Sobotni pociąg z Inowrocławia do Kruszwicy to jedno z kilku połączeń, jakie z okazji "Katarzynek" uruchomiło dziś stowarzyszenie "Turystyka kolejowa". Bilety wyprzedały się bardzo szybko, a dodatkową atrakcją było zwiedzanie bazy technicznej przewoźnika Arriva RP, który również udostępnił dzisiejszy skład. W poprzedniej dekadzie, podczas podobnych wydarzeń, kursowały też parowozy.

Regularne pociągi pasażerskie z Inowrocławia do Kruszwicy zlikwidowano blisko ćwierć wieku temu. Choć w niektórych częściach kraju dochodzi do rewitalizacji starych linii, to szanse na powrót pociągów do miasta nad Gopłem są nikłe. Trasa kolejowa jest wciąż przejezdna, ale ze słabym czasem przejazdu. Wymagałaby kosztownego remontu, a - co najważniejsze - ekonomicznego uzasadnienia dla wprowadzenia cyklicznych przewozów.

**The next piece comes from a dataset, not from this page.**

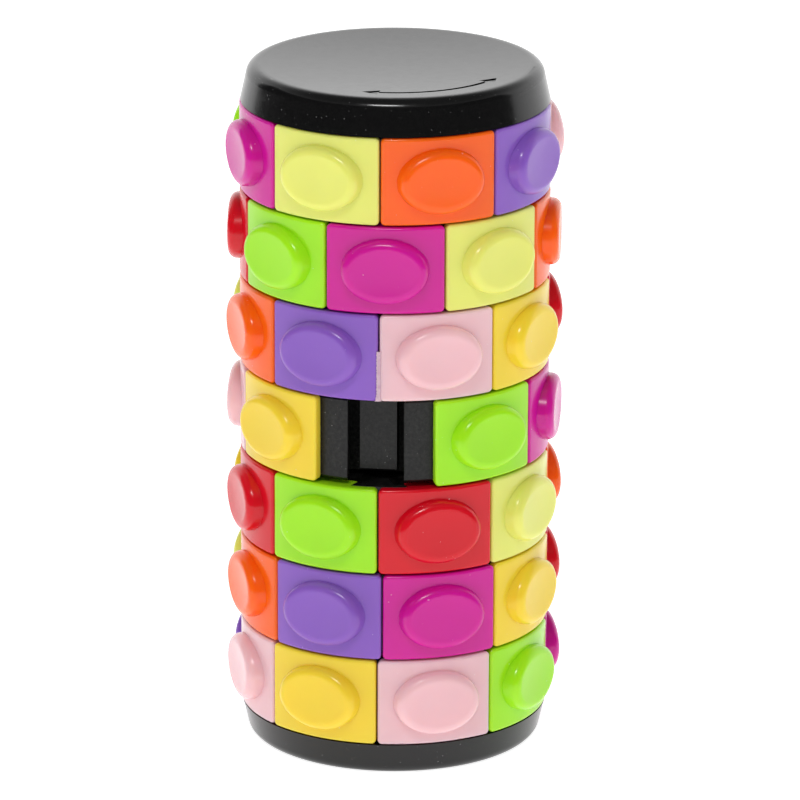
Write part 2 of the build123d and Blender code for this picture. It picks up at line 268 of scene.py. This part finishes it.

Ratunkiem dla takich linii jak ta miał być rządowy program "Kolej plus", ale w wielu przypadkach skończyło się jedynie na szumnych zapowiedziach. Zainteresowany środkami na odbudowę trasy do Inowrocławia oraz Bydgoszczy był żniński samorząd, ale bez pomocy innych gmin, powiatów, czy województwa nie był w stanie dźwignąć nawet początkowych kosztów projektu.

Zobacz też: W Inowrocławiu zdrożeją bilety autobusowe

Samorząd województwa w swoich strategiach inwestycyjnych i transportowych cały czas uwzględnia jednak możliwość prowadzenia przewozów na liniach w kierunku Żnina oraz Kruszwicy w kolejnych latach, pod warunkiem wykonania niezbędnych modernizacji.